Company consent, directions to the Administrators
At the hearing I gave direction to the Administrators to provide the consent of the Company to the Scheme. The reasons for that decision are as follows.
First, there is a procedural issue. No formal application had been made for directions. However, I was prepared to consider the matter on the basis that that the Administrators were prepared to proceed and that all relevant material was before the court. Normally, I would expect there to be a formal application with proper evidence and the absence of the same is likely to be fatal in most if not all cases.
Secondly, the Administrators identified all their particular concerns. With one possible exception, all these concerns related to the points relevant to one or more classes of creditor and to whether the Plan should be sanctioned. I did not consider that any of those reasons were such as to prevent me sanctioning the Restructuring Plan.
The one possible exception was a point made regarding employees. It was said that on a sale by the Administrators employees would transfer under TUPE and their jobs would then be secured, whereas under the Restructuring Plan some employees would lose their jobs. However, it seemed to me that on the sale the protection was only for the immediate future. There was no certainty that jobs would be protected once the sale had taken place and, on specific enquiry by me, it was not suggested that redundancy measures might not be implemented after the sale nor that they would not be able to be effected. This matter is not one that of itself would cause me not to give the relevant direction to the Administrators.

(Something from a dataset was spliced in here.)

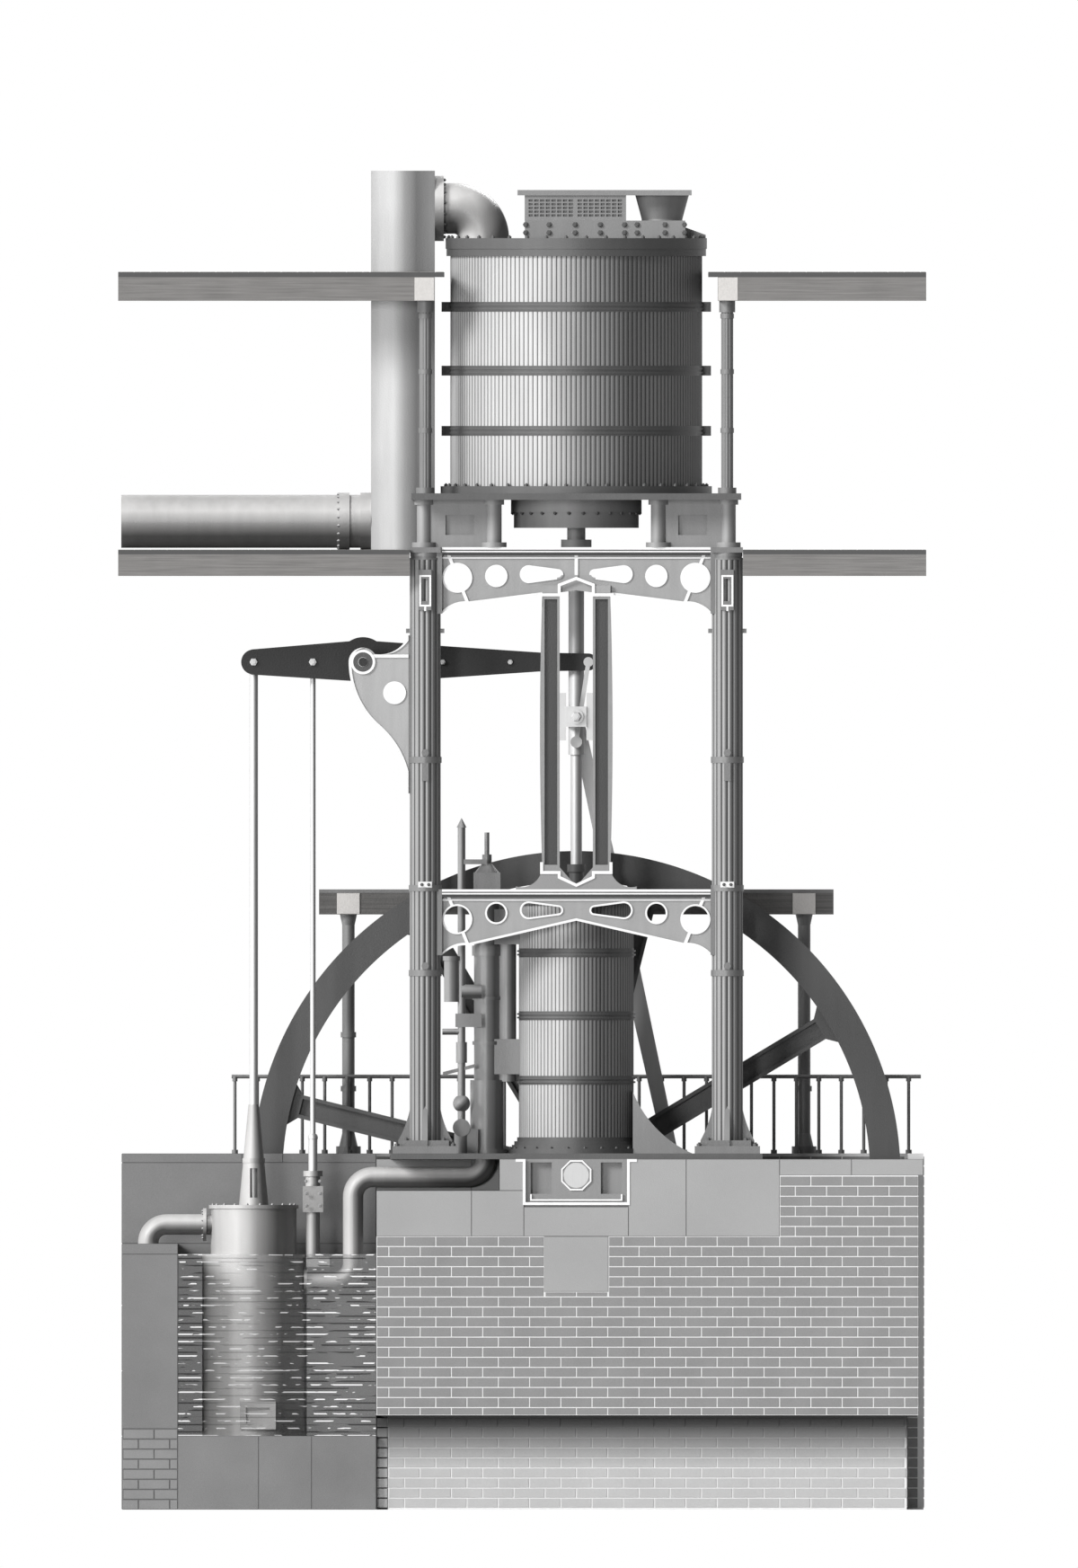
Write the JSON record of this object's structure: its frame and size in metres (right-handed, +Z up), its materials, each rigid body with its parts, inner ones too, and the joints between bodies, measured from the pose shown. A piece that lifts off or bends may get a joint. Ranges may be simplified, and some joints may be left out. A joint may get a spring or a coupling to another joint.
{
  "type": "vertical blowing engine",
  "caption": "Vertical blowing engine: air cylinder over steam cylinder on a four-column frame, with a flywheel, a crank below the floor and a rocking beam for the pumps.",
  "frame": {"origin": "on the ground under the common axis of the two cylinders, in the underside of the foundation", "axes": "+X right along the front, +Y away from the viewer, +Z up"},
  "size_m": [9.895, 5.79, 16.39],
  "materials": {
    "brickwork": "matte",
    "ashlar": "matte",
    "black_iron": "satin",
    "column_iron": "satin",
    "girder_iron": "satin",
    "lagging": "satin",
    "duct_iron": "satin",
    "bright_steel": "polished",
    "timber": "matte"
  },
  "bodies": {
    "engine": {"air_trunk": "duct_iron", "ashlar_bed": "ashlar", "beam_bracket_back": "black_iron", "beam_bracket_front": "black_iron", "bed_plate": "black_iron", "blast_main": "duct_iron", "blowing_bed": "girder_iron", "blowing_cover": "girder_iron", "blowing_cylinder": "lagging", "column_left_back": "column_iron", "column_left_front": "column_iron", "column_right_back": "column_iron", "column_right_front": "column_iron", "condenser": "duct_iron", "delivery_elbow": "duct_iron", "exhaust_pipe": "duct_iron", "feed_pump": "duct_iron", "foundation": "brickwork", "guide_back": "column_iron", "guide_front": "column_iron", "low_gallery": "black_iron", "lower_girder_back": "girder_iron", "lower_girder_front": "girder_iron", "lower_valve_chest": "girder_iron", "main_bearing_back": "black_iron", "main_bearing_front": "black_iron", "mid_floor_left": "timber", "mid_floor_right": "timber", "overflow_pipe": "duct_iron", "pit_wall": "ashlar", "pump_pit": "ashlar", "railing": "black_iron", "steam_cover": "girder_iron", "steam_cylinder": "lagging", "steam_guard": "black_iron", "suction_valves": "girder_iron", "upper_column_left_back": "column_iron", "upper_column_left_front": "column_iron", "upper_column_right_back": "column_iron", "upper_column_right_front": "column_iron", "upper_floor_left": "timber", "upper_floor_right": "timber", "upper_girder_back": "girder_iron", "upper_girder_front": "girder_iron", "valve_chest": "duct_iron", "valve_gear": "duct_iron", "valve_pedestal_left": "girder_iron", "valve_pedestal_right": "girder_iron", "wheel_pit_wall": "brickwork"},
    "wheel": {"flywheel": "black_iron", "crankshaft": "black_iron"},
    "crosshead": {"crosshead": "bright_steel", "beam_links": "bright_steel", "blowing_piston": "bright_steel", "steam_piston": "bright_steel"},
    "connecting_rod": {"connecting_rod": "bright_steel"},
    "beam": {"beam": "black_iron"},
    "air_pump_rod": {"air_pump_rod": "bright_steel"},
    "feed_plunger": {"feed_plunger": "bright_steel"}
  },
  "joints": [
    {"name": "flywheel_spin", "type": "hinge", "parent": "engine", "child": "wheel", "pos_m": [0, 0, 4.092], "axis": [0, 1, 0], "continuous": true},
    {"name": "crosshead_slide", "type": "slide", "parent": "engine", "child": "crosshead", "axis": [0, 0, 1], "range_m": [-1.22, 1.22]},
    {"name": "connecting_rod_swing", "type": "hinge", "parent": "crosshead", "child": "connecting_rod", "pos_m": [0, 2.45, 9.707], "axis": [0, 1, 0], "range_deg": [0, 24.52]},
    {"name": "beam_rock", "type": "hinge", "parent": "engine", "child": "beam", "pos_m": [-2.612, 0, 10.376], "axis": [0, -1, 0], "range_deg": [-25.5, 25.5]},
    {"name": "air_pump_slide", "type": "slide", "parent": "engine", "child": "air_pump_rod", "axis": [0, 0, 1], "range_m": [-0.6, 0.6]},
    {"name": "feed_pump_slide", "type": "slide", "parent": "engine", "child": "feed_plunger", "axis": [0, 0, 1], "range_m": [-0.275, 0.275]}
  ],
  "couplings": [
    {"joint": "beam_rock", "follows": "crosshead_slide", "rad_per_m": 0.36225},
    {"joint": "air_pump_slide", "follows": "crosshead_slide", "ratio": -0.48469},
    {"joint": "feed_pump_slide", "follows": "crosshead_slide", "ratio": -0.22206}
  ]
}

Fourthly, this is not a case where the Administrators identified to me any other interests of the Company above and beyond those of its shareholders and creditors, all of whose interests are protected and considered under the Part 26A process. Having decided under that process that sanction should be given (subject to the jurisdictional issue of company consent), I do not consider that there remains any separate company interest needing protection and which might justify the Administrators refusing to give consent for the Company.
Finally, this is not a case where the Administrators actively opposed the order being sought. Rather, they sought to remain neutral whilst drawing relevant matters to the court’s attention. This has also to be considered against the background that the Joint Administrators left the drafting and (where necessary) the determination of the terms of the draft Restructuring Plan largely if not entirely to NGI on the basis (among other things) that NGI was far better placed than the Administrators to carry out that function. This is not a case where an outside creditor is simply proposing a restructuring plan without reference to the Company through its officeholders or where the officeholders have not themselves proposed that there should be a restructuring plan.
Conclusion
For the foregoing reasons, I therefore directed the Administrators to provide the Company’s consent to the Restructuring Plan and upon their so doing then sanctioned the same and made relevant consequential orders with regard to ending the administration. It followed that the Administrators’ outstanding application for a direction to effect the sale that they had identified was dismissed.